Last year, Microsoft debuted its streamlined Windows 10 S operating system, which debuted on its Surface laptop, that would not allow users to install a third-party web browsers.

It follows rumours that Microsoft is working on a new subscription model for Windows 10 customers that will allow the company to automatically take care of any glitches.


Not everyone is happy with the prospect of their decision to use third party browsers like Chrome (logo pictured) – which are far more popular with users than Edge – being questioned

The Redmond-based technology company currently pushes-out updates with new features to its Windows 10 users twice a year.

However, users have bemoaned the updates, which have been plagued with errors.

Earlier this year, Microsoft was forced to delay its April 2018 update after beta testers unearthed a serious glitch that caused computers with Intel-branded solid state drives to crash. 

When the patched update rolled-out, it contained a glitch that triggered the machine to freeze when users opened up the Google Chrome browser.

To solve the problem, Microsoft is reportedly looking to launch a new feature known as Microsoft Managed Desktop – although no release date has been confirmed. 

The system will sell the Windows 10 operating system as a service, where users pay a monthly subscription fee to use the latest version of the software, with any glitches and bugs ironed out immediately by Microsoft.

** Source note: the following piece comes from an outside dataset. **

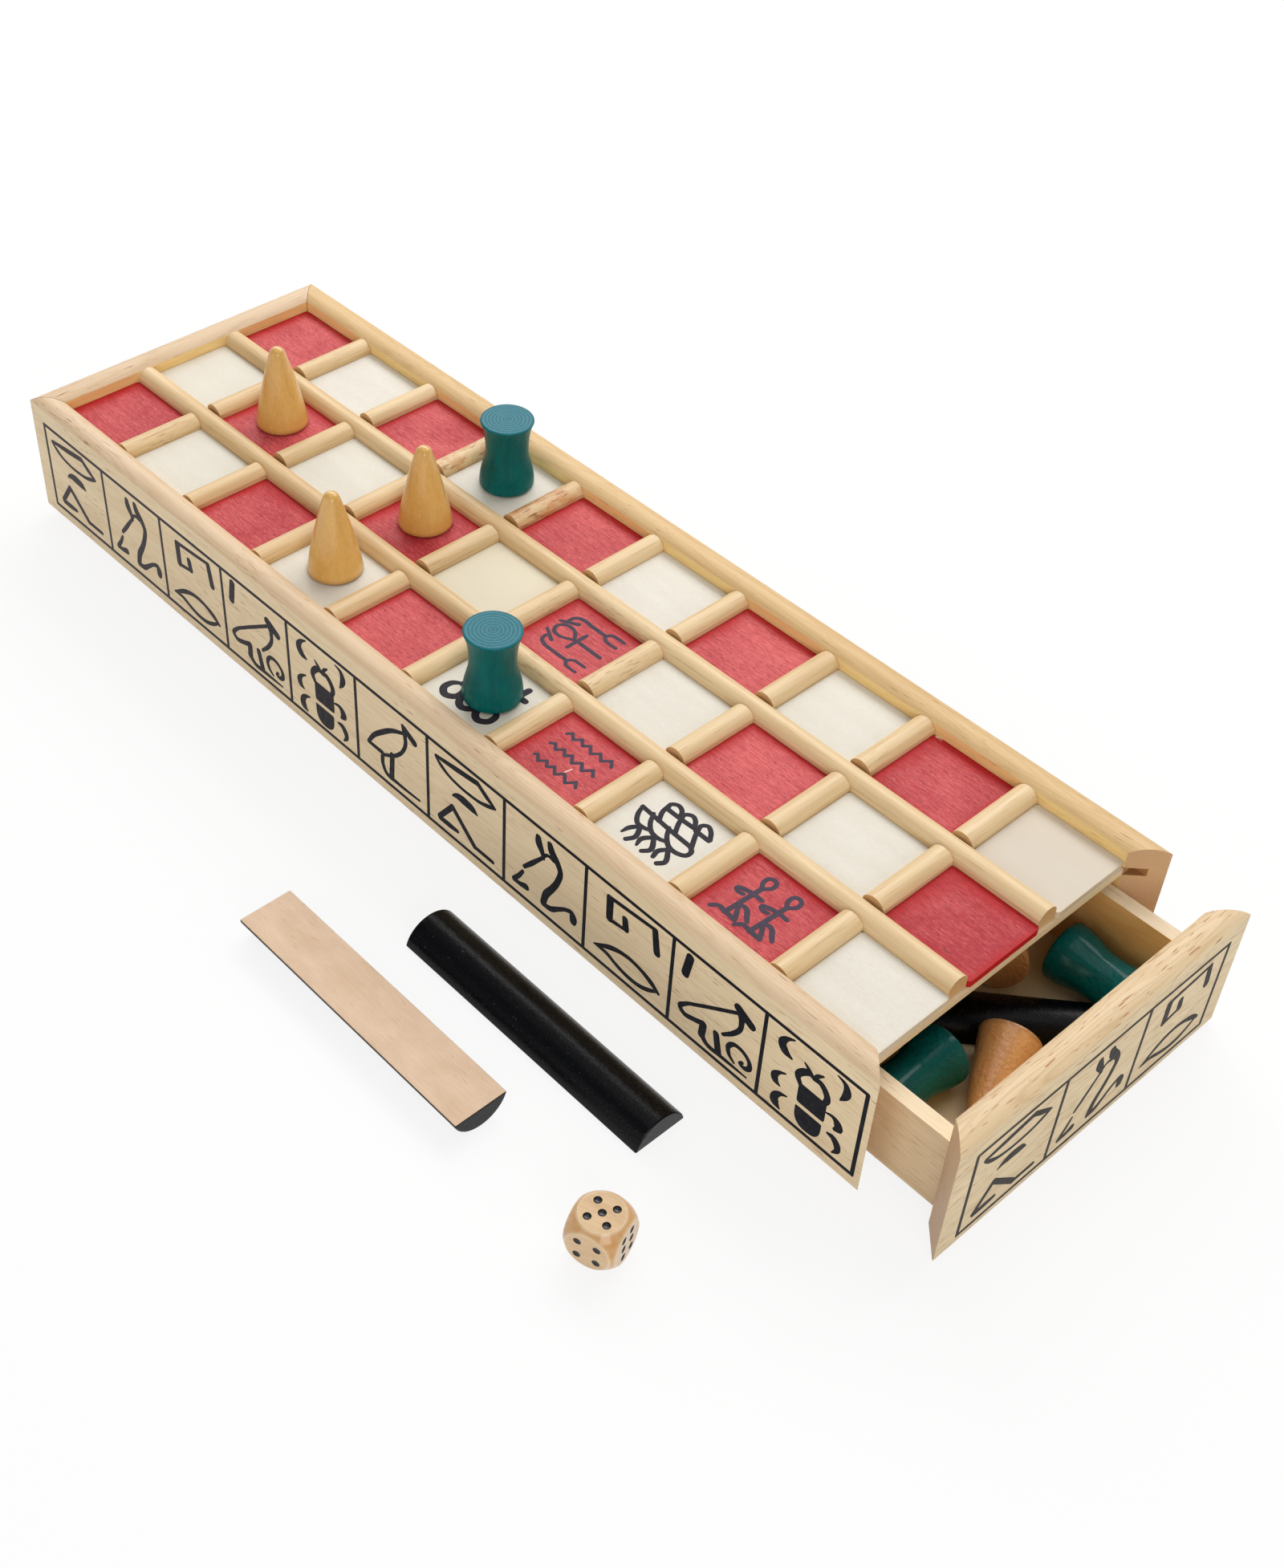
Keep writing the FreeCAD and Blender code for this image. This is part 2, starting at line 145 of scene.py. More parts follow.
class Nodes:
    """A node tree that gets each of its nodes from one method."""

    def __init__(self, tree: bpy.types.NodeTree) -> None:
        """Empties the tree."""
        self.tree = tree
        self.tree.nodes.clear()

    def node(self, kind: str, settings: dict[str, Any], links: dict[Any, Any]) -> bpy.types.Node:
        """Adds a node.

        Args:
            kind: The node's type.
            settings: Properties to set first.
            links: Socket name or number, and the value, number or socket for it.

        Returns:
            The node.
        """
        node = self.tree.nodes.new(kind)
        for key, setting in settings.items():
            setattr(node, key, setting)
        self.feed(node, links)
        return node

    def feed(self, node: bpy.types.Node, links: dict[Any, Any]) -> None:
        """Sets or links a node's inputs.

        Args:
            node: The node.
            links: Socket name or number, and the value, number or socket for it.
        """
        for key, source in links.items():
            if isinstance(key, str):
                socket = next(s for s in node.inputs if s.name == key and s.enabled)
            else:
                socket = node.inputs[key]
            if isinstance(source, Value):
                source = source.socket
            if isinstance(source, Socket):
                self.tree.links.new(source, socket)
            else:
                socket.default_value = source

    def ray(self, *kinds: str) -> Value:
        """Tells rays apart.

        Args:
            kinds: Names of the Light Path node's outputs.

        Returns:
            1 for a ray of any of these kinds, and 0 for any other.
        """
        path = self.node("ShaderNodeLightPath", {}, {})
        total, *others = (Value(self, path.outputs[kind]) for kind in kinds)
        for other in others:
            total = total.math("MAXIMUM", other)
        return total

    def surface(self, kind: str, share: Value, low: bpy.types.Node, high: bpy.types.Node) -> None:
        """Sends two shaders to the output, mixed.

        Args:
            kind: The output node's type.
            share: 0 for the low one, 1 for the high one.
            low: A shader's node.
            high: Another's.
        """
        links = {0: share, 1: low.outputs[0], 2: high.outputs[0]}
        mixed = self.node("ShaderNodeMixShader", {}, links)
        self.node(kind, {}, {"Surface": mixed.outputs[0]})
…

HOW DO YOU UPDATE WINDOWS 10?

Windows 10 every so often checks for updates so you don’t have to.

When an update is available, it’s automatically downloaded and installed, keeping your device up to date with the latest features.

To check for updates manually, select the Start button, and then go to Settings > Update & security > Windows Update, and select Check for updates.

If Windows Update says your device is up to date, you have all the updates that are currently available.